Recorded information.

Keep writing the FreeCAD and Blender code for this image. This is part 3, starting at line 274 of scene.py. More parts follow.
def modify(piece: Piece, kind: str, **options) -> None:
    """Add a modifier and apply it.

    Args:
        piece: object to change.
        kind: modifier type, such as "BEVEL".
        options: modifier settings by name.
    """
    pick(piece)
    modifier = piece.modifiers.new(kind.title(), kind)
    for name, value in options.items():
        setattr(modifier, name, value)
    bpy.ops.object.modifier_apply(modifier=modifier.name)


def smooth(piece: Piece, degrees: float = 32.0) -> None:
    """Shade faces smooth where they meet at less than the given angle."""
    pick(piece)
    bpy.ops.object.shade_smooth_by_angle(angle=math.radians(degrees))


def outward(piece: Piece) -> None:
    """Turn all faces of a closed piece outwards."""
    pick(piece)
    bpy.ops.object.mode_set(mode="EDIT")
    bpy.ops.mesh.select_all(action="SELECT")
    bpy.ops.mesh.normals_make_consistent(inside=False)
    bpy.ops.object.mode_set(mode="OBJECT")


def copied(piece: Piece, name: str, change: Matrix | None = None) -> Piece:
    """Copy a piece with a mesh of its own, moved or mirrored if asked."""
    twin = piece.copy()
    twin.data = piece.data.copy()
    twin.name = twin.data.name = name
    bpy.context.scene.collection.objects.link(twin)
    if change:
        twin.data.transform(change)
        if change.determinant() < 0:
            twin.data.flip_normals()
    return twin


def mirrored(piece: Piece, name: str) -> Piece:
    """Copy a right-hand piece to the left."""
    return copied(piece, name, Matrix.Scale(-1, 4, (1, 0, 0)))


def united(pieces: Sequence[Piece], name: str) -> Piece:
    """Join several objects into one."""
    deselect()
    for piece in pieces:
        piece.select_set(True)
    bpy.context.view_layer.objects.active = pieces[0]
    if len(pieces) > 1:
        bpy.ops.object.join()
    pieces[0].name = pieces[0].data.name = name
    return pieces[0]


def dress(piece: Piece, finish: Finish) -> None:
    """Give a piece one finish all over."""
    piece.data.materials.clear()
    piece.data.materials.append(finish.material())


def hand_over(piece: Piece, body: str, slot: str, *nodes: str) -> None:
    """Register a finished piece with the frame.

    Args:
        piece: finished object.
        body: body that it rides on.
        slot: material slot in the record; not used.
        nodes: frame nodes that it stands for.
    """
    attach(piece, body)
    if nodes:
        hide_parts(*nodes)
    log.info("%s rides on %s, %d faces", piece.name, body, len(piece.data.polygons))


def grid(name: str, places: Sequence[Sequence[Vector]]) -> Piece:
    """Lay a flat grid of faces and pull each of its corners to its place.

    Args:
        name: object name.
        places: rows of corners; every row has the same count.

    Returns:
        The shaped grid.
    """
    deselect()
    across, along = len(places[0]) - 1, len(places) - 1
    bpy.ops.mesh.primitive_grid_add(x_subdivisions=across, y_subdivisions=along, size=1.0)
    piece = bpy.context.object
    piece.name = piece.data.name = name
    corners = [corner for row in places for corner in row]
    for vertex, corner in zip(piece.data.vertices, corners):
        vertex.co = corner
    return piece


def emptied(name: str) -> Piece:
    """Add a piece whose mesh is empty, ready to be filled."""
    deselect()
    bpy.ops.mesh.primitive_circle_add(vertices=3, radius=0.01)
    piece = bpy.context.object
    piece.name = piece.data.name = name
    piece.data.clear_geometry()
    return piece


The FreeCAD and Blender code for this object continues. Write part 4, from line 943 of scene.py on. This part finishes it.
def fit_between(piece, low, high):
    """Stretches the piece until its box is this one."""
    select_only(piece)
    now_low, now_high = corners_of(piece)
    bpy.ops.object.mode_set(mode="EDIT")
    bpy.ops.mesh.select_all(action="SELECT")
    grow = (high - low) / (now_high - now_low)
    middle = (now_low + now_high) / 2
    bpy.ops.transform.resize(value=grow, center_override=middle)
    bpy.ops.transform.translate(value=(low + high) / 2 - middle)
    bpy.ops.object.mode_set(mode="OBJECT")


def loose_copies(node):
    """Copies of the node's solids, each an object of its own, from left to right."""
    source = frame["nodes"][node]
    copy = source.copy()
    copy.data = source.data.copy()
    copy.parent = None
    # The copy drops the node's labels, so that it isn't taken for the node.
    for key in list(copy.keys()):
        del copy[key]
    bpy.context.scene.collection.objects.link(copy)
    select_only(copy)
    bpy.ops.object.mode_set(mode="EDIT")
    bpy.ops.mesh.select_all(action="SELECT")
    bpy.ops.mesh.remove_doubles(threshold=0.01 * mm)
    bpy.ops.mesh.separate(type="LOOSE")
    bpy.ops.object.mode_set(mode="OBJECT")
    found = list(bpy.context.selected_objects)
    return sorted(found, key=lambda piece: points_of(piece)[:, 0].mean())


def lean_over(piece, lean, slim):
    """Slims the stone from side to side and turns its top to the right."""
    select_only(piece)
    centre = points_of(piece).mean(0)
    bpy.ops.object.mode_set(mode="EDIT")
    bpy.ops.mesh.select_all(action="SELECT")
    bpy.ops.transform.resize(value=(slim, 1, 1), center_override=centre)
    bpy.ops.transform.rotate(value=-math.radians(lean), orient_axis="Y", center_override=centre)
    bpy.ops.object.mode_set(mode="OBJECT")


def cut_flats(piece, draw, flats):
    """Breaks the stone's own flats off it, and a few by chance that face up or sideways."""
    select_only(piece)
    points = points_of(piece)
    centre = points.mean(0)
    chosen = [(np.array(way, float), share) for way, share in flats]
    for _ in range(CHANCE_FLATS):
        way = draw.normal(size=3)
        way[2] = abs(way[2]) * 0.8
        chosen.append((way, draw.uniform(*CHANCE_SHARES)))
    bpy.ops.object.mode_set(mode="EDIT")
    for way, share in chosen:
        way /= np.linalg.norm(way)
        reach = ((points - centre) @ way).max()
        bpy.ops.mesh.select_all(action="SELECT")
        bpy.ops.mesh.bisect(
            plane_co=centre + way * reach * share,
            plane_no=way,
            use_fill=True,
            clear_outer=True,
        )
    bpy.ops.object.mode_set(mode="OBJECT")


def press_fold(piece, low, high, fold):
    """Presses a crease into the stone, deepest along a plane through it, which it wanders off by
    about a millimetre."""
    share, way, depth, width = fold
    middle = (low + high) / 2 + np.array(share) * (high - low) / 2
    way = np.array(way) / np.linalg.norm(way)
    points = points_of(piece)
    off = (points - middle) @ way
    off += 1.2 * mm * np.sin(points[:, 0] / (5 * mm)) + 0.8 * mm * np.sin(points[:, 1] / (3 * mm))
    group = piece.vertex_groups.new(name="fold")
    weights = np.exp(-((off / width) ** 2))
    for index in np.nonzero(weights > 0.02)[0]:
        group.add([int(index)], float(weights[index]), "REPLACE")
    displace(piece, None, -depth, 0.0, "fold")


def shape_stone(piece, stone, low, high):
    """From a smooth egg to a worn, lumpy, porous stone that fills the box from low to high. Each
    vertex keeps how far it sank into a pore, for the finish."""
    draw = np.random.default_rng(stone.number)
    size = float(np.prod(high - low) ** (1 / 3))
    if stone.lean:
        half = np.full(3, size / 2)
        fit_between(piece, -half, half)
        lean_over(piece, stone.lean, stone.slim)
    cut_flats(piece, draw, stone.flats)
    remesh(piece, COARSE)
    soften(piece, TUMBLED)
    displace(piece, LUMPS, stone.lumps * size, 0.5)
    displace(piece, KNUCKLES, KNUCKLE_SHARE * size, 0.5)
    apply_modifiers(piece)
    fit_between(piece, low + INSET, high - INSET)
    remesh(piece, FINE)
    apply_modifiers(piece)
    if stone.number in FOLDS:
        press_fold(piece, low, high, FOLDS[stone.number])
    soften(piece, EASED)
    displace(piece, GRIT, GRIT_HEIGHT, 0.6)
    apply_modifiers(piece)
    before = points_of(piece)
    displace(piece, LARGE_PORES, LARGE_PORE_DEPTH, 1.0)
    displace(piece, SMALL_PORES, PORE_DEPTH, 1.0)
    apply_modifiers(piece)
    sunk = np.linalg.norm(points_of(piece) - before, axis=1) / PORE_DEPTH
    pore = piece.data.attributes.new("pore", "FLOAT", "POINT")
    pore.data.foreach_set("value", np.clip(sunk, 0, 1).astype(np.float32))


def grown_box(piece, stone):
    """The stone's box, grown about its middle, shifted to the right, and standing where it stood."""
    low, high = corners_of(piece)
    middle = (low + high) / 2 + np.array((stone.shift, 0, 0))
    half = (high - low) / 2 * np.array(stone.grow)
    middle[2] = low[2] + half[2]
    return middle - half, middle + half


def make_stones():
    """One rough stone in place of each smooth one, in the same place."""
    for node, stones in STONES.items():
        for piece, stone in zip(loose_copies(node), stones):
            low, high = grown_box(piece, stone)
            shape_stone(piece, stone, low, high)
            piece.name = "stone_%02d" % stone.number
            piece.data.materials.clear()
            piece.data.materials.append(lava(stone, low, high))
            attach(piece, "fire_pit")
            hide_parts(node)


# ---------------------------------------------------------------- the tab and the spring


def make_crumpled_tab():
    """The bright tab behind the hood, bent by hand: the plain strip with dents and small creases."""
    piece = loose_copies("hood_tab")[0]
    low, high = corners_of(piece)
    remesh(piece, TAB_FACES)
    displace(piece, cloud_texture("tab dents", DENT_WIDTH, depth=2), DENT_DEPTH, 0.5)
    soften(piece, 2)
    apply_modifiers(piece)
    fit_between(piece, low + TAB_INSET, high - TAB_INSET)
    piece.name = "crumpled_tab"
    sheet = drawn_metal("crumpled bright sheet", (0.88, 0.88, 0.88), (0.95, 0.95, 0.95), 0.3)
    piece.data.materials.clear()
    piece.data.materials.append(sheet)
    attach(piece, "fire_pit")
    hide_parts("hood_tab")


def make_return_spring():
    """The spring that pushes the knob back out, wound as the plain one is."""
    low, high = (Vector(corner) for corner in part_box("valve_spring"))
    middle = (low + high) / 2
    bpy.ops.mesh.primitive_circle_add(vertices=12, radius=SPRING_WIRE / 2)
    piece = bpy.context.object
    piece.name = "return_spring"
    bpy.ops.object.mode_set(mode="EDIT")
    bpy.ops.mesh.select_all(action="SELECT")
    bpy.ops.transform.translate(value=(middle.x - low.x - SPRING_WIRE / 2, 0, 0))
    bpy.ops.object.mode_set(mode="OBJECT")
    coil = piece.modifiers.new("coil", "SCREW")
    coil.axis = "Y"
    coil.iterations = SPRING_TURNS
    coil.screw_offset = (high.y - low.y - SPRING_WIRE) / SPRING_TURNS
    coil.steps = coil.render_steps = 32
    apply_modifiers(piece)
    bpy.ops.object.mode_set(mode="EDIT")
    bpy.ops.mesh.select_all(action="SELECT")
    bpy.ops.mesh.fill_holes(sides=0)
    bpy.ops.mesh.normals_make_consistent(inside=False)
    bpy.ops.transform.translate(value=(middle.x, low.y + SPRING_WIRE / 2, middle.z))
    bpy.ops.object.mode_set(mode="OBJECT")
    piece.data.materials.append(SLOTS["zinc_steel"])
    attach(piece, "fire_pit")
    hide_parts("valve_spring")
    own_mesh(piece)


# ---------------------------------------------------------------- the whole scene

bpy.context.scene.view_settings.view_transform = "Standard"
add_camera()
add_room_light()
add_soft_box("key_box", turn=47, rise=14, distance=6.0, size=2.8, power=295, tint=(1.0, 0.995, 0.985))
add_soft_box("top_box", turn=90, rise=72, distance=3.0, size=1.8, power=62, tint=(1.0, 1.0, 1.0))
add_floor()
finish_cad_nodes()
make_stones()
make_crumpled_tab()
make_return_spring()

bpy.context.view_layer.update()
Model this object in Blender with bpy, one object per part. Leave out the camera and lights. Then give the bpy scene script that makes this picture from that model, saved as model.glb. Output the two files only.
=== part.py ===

Exercise directions.
Give again only the lines starting at the one that contains "Model this object" and running to the end of the data.

Solution below.
Model this object in Blender with bpy, one object per part. Leave out the camera and lights. Then give the bpy scene script that makes this picture from that model, saved as model.glb. Output the two files only.
=== part.py ===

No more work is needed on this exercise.